I’ve said this many times before, but for someone who doesn’t see regular pitching time as a starter, he sure did look like a great starter up there.  Aceves pitched five innings of one-run ball.  He gave up three hits and three walks while striking out two.  He issued two consecutive walks in the second, and then one of them turned into a run thanks to a single.  Other than that, he was solid.

Tazawa pitched the sixth, Miller pitched the seventh, Uehara pitched the eighth, and Breslow pitched the ninth.  We won the opener, 5-1.

Nava began the nightcap with a bang, hitting a solo shot with one out in the seventh past the fence in right center field; it was a bad slider.  And Doubront managed to completely top himself.  This, by far, is probably the best start that I have seen from him.  Ever.  Seriously.  The likes of Lester and Buchholz would be fortunate to have a start that comes close to how good this was.  I saw it with my own eyes, and I am still marveling at it.  He looked absolutely spectacular.  And the best part about it was that he looked like it was just a walk in the park.  Felix Doubront held onto a one-run lead in a one-zip game.

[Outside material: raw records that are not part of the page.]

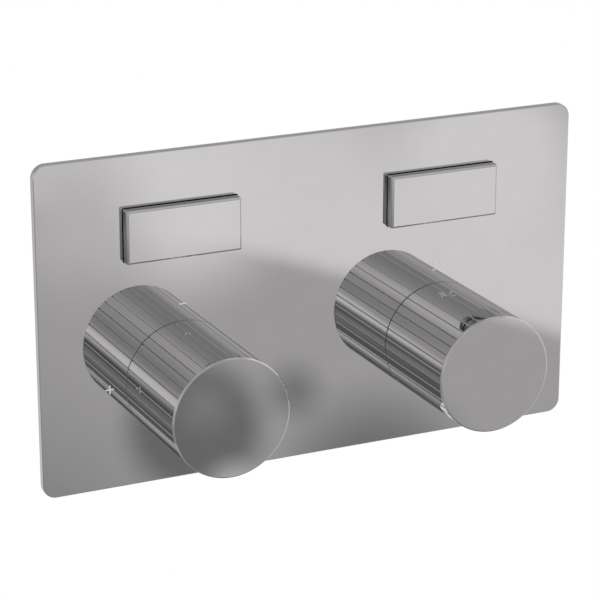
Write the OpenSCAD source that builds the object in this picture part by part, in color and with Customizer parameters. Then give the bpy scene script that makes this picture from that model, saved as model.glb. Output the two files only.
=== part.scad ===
// Concealed thermostatic shower valve with two round knobs and two push buttons.
// Z is up, the front looks along -Y, and the origin is the centre of the cover plate in the plane of
// the finished wall. The plate, knobs and buttons stand in front of the wall, the valve body behind it.

/* [Cover plate] */
// Width of the cover plate
plate_w = 250; // [244:1:290]
// Height of the cover plate
plate_h = 145; // [140:1:180]
// Thickness of the cover plate at its rim
plate_t = 4; // [3.6:0.1:5]
// Thickness of the plate's face in front of its recess
plate_skin = 2; // [1.6:0.1:2.4]
// Radius of the plate's corners
plate_corner_r = 6; // [3:0.5:10]
// Rounding of the plate's front edge
plate_edge = 0.4; // [0.3:0.1:1.2]
// Width of the rim that meets the wall
plate_rim = 4; // [3:0.5:6]
// Width of the foam gasket inside the rim
gasket_w = 7; // [4:0.5:9]

/* [Knobs] */
// Distance of each knob's axis from the middle of the plate
knob_x = 61; // [59:0.5:63]
// Height of the knob axes, below the middle of the plate
knob_z = -28; // [-29:0.5:-27]
// Diameter of the knobs
knob_d = 52; // [51.5:0.5:56]
// Length of the knobs
knob_l = 51.7; // [50:0.1:60]
// Gap between a knob and the cover plate
knob_seam = 0.3; // [0.2:0.1:1]
// Grooves round a knob
groove_count = 40; // [24:1:48]
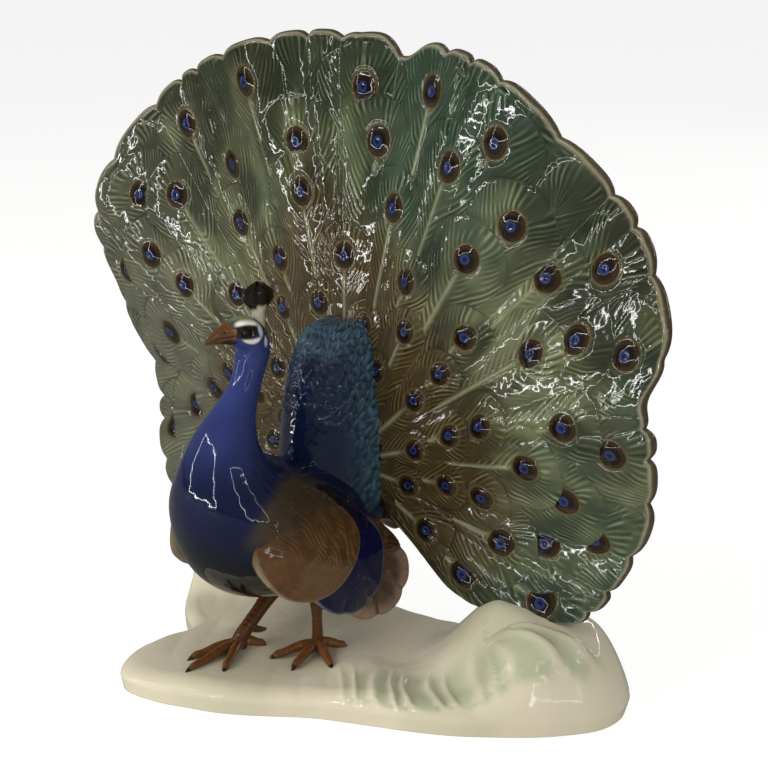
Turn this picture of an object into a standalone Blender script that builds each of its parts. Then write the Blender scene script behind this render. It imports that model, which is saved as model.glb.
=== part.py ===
"""Glazed porcelain peacock with its train spread, standing on a modelled ground.

One fired piece. The origin is on the underside, straight below the root of the train. The bird faces -Y,
the train stands across X, and +Z is up. Sizes are in millimetres until a shape is placed.
"""
import math
import random

import bmesh
import bpy
from mathutils import Matrix, Vector

MM = 0.001
WELD = 0.00002
NAME = "peacock_figurine"
COLLECTION = "porcelain_peacock"

# The train: a thin fluted fan round a root, with angles from +X, anticlockwise as seen from the front.
# Each outline gives the rim's radius as a share of the reach at angles from the top, first on the bird's left,
# then on its right.
TRAIN_REACH = 165.0
TRAIN_ROOT_HEIGHT = 70.0
TRAIN_HALF_SWEEP = 136.0
TRAIN_LEFT_OUTLINE = (
    (0.0, 0.945), (12.0, 0.970), (26.0, 1.000), (40.0, 0.958), (56.0, 0.945), (66.0, 0.927), (74.0, 0.855),
    (88.0, 0.788), (98.0, 0.739), (108.0, 0.691), (112.0, 0.612), (118.0, 0.503), (126.0, 0.400), (136.0, 0.206),
)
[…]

Eight shutout innings.  If he had pitched one more inning and not given up three hits, he actually would have had himself a perfect game.  It was absolutely amazing.  In fact, Doubront should have continued pitching.  Bailey came in, and what happens? He gives up a solo shot on his second pitch, tying it up at one.  It was absolutely cruel.

Because in the bottom of the ninth, Nava walked, and Gomes hit a whopping homer toward the Monster on the only pitch of his at-bat.  It was a walkoff.  There was a mob at the plate.  It was a thing of beauty.

Except for the fact that Bailey was credited with both the blown save and the 3-1 win.  The injustice in that is epic.  Bailey was the one who put us in the position of needing a walkoff in the first place.  And as fun as it turned out to be to watch Gomes seal the deal, it should not have been necessary.  And Doubront, who would have been perfectly happy winning a one-zip game, now has no decision to show for it.

In other news, the Bruins lead the series, two to one, thanks to a two-zip win!